4. It is to be kept in view that the aforesaid decision rendered in Bihar Distillery Case (Supra) by a Bench of two learned Judges of this Court was strictly concerned with the question whether the State could cancel licences given to a distillery manufacturing rectified spirit on the grounds as alleged to be relevant for such cancellation. Therefore, strictly speaking there was no occasion for this Court in Bihar Distillery Case (Supra) to consider the wider question whether any excise duty can be levied by the State on the manufactured rectified spirit which may ultimately be used for production of potable liquor. Even that apart the aforesaid observations made in Bihar Distillery Case (Supra) by the Division Bench of this Court prima facie run counter to the scheme of legislative competence as examined by the Constitution Bench of this Court as well as in the three-Judge Bench decision of this Court in Modi Distillery (Supra). Consequently, in our view these matters are required to be placed for decision before a larger Bench of three learned Judges of this Court for reconsideration of the judgment in Bihar Distillery Case (Supra). We therefore direct the Registry to place all these appeals for disposal before a larger Bench of three learned Judges. Registry to obtain orders of the Hon’ble the Chief Justice of India in this connection so that the matters can be disposed of at the earliest.
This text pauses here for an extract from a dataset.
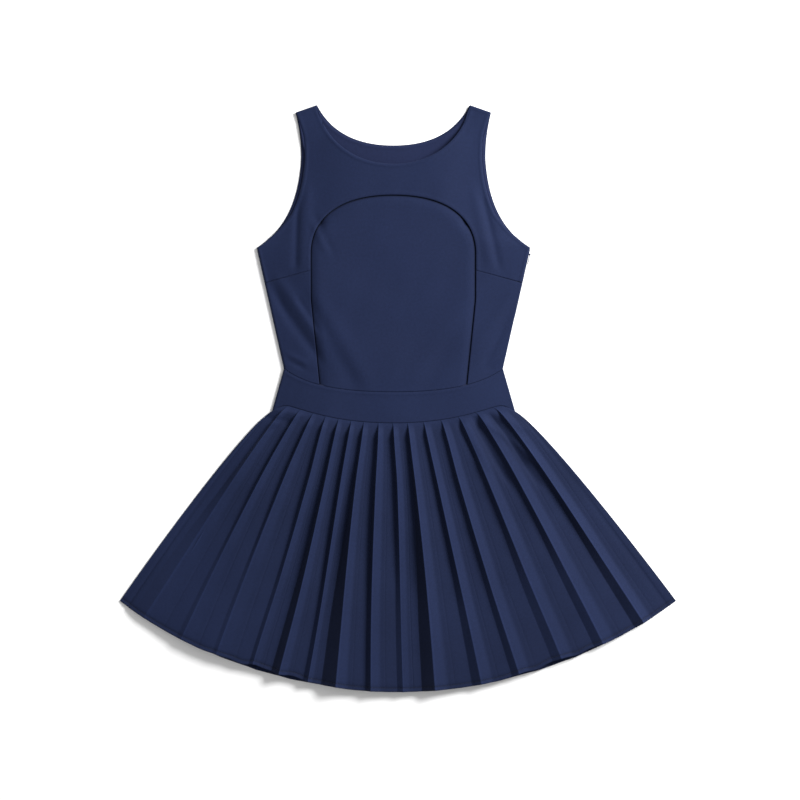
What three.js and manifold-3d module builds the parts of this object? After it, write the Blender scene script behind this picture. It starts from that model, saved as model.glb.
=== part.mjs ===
// A sleeveless cheer uniform laid flat, face up: a princess-seamed bodice, a curved waistband
// and a knife-pleated fan skirt, with a concealed zip in the wearer's left side seam.
// Millimetres. +Z is up off the table, +Y points to the neck, +X is the wearer's left.
// Heights on the garment are measured from the waist at the side seam.

import * as THREE from 'three';
import { mergeVertices } from 'three/addons/utils/BufferGeometryUtils.js';
import Module from 'manifold-3d';

const wasm = await Module();
wasm.setup();

// ---- Driving dimensions ----
// Cloth
const clothThickness = 0.8;
const interfacingThickness = 0.2;
const stayTapeThickness = 0.4;
const seamGap = 0.4; // between panels that are sewn edge to edge
const layerGap = 0.3; // between layers that lie on each other

// Bodice outline
const waistHalfWidth = 164;
const underarmHalfWidth = 205;
const underarmHeight = 180;
const armholeHalfWidth = 138.4; // where the armholes cut in furthest
const armholeNarrowHeight = 310;
const frontArmholeInset = 5.5; // how much deeper the front's armholes are cut than the back's
const shoulderTipHalfWidth = 146.6;
const shoulderTipHeight = 382.5;
const neckPointHalfWidth = 114.4;
const neckPointHeight = 393.8;
const frontNeckHeight = 304.5;
const backNeckHeight = 333.5;
const frontNeckBend = 7; // how far each neckline bows in below the shoulder
const backNeckBend = 14;

// Seams inside the bodice
const archFootHalfWidth = 110.4;
const archHalfWidth = 123.4;
const archStraightHeight = 102;
const archSpringHeight = 170;
const archTopHeight = 258;
const dartSeamHeight = 145.5; // where it leaves the arched seam
const dartSeamFall = 0.27; // mm down for each mm outwards
const backSeamHalfWidth = 92;

// Waistband and skirt
const waistSeamDrop = 36.3; // centre of the curved seam below the side waist
const bandDepth = 46.5; // at the centre
const bandCornerHalfWidth = 182.5;
const bandCornerDrop = 67.5;
const hemDrop = 484.5; // lowest point of the hem below the side waist
const hemHalfWidth = 417;
const hemRadius = 711;
const skirtSway = 7; // the skirt lies a little towards the wearer's left
const skirtBow = 30; // how far the side edges swell from a straight line
const pleatCount = 15;
const pleatFoldShare = 0.2; // the steep side of a pleat, as a share of its pitch
const frontPleatDepth = { top: 2.5, hem: 9 };
const backPleatDepth = { top: 1.2, hem: 5 };
const flatMargin = 0.15; // share of the half width beside each side seam that isn't pleated

// How the layers stand apart as the dress lies
const bodiceCrown = 13;
const hemCrown = 13;
const crownSlopeWidth = 74;
const armholeGap = 8;
const lipWidth = 4; // the front's edge turns down over this width to meet the back

// Facings and label
const frontFacingDepth = 46;
const backFacingDepth = 50;
const facingSideHeight = 142;
const facingInset = 1;
const label = { length: 30, width: 20, thickness: 0.3, height: 60, inset: 6 };

// Concealed zip
const zipTapeThickness = 0.4;
const zipTapeWidth = 11;
const zipCoilWidth = 1.2;
const zipWingThickness = 0.5;
const zipWebThickness = 0.6;
const zipPlateThickness = 0.8;
const zipPlay = 0.3; // between the slider and what it slides on
const zipStart = 3; // from the underarm to the top stops
const zipStopLength = 2.5;
const zipSliderLength = 9;
const zipLengthInSkirt = 45;
const zipEdgeInset = 1.2; // tape fold from the garment's edge
const zipTab = { length: 15, width: 4, thickness: 0.9, reach: 1.8, pinRadius: 0.4, eyeRadius: 0.7 };

// ---- Heights that follow from the layers ----
const facingLayer = clothThickness + layerGap;
const bandStack = interfacingThickness + layerGap + facingLayer;
const sideStack = facingLayer + 2 * bandStack;
const shoulderStack = 3 * facingLayer + stayTapeThickness + layerGap;
const zipStack =
  clothThickness + 2 * (layerGap + zipTapeThickness + zipPlay + zipWingThickness) +
  2 * (zipPlay + zipCoilWidth + zipPlay) + zipWebThickness;

const point = (x, y) => new THREE.Vector2(x, y);
const { lerp } = THREE.MathUtils;
const ramp = (value, from, to) => THREE.MathUtils.clamp((value - from) / (to - from), 0, 1);

// ---- Outline curves, for x >= 0 ----
const bandCorner = point(bandCornerHalfWidth, -bandCornerDrop);
const waistSide = point(waistHalfWidth, 0);
const underarm = point(underarmHalfWidth, underarmHeight);
const shoulderTip = point(shoulderTipHalfWidth, shoulderTipHeight);
const neckPoint = point(neckPointHalfWidth, neckPointHeight);

const armholeLower = new THREE.CubicBezierCurve(
  underarm,
  point(lerp(armholeHalfWidth, underarmHalfWidth, 0.4), underarmHeight + 25),
  point(armholeHalfWidth + 4.6, lerp(underarmHeight, armholeNarrowHeight, 0.5)),
  point(armholeHalfWidth, armholeNarrowHeight),
);
const armholeUpper = new THREE.CubicBezierCurve(
  armholeLower.v3,
  point(armholeHalfWidth - 0.9, lerp(armholeNarrowHeight, shoulderTipHeight, 0.34)),
  point(
    lerp(armholeHalfWidth, shoulderTipHalfWidth, 0.3),
    lerp(armholeNarrowHeight, shoulderTipHeight, 0.68),
  ),
  shoulderTip,
);
const armhole = [...armholeLower.getPoints(9), ...armholeUpper.getPoints(4).slice(1)];
/** The front's armhole, cut deeper between the underarm and the shoulder. */
const frontArmhole = armhole.map((p) => {
  const rise = ramp(p.y, underarmHeight + 15, underarmHeight + 50);
  const close = ramp(p.y, shoulderTipHeight - 35, shoulderTipHeight);
  return point(p.x - frontArmholeInset * rise * (1 - close), p.y);
});
const sideProfile = [bandCorner, waistSide, ...armhole];

/** Neckline from the shoulder's neck point down to the centre. */
function neckline(lowest, bend) {
  return new THREE.CubicBezierCurve(
    neckPoint,
    point(neckPointHalfWidth - bend, lerp(lowest, neckPointHeight, 0.55)),
    point(neckPointHalfWidth * 0.62, lowest),
    point(0, lowest),
  ).getPoints(10);
}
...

We make it clear that learned Senior Counsel, Mr. Sanghi, appearing for one of the appellants, also sought to challenge the decision of the High Court even on merits and submitted that according to him, final order passed by the Commissioner runs counter to the show-cause notice issued to the appellant and similar contentions were also advanced by learned counsel appearing for the appellants in the cognate appeals. These questions also will obviously be considered by the larger Bench as all the matters are being referred for decision of the larger Bench.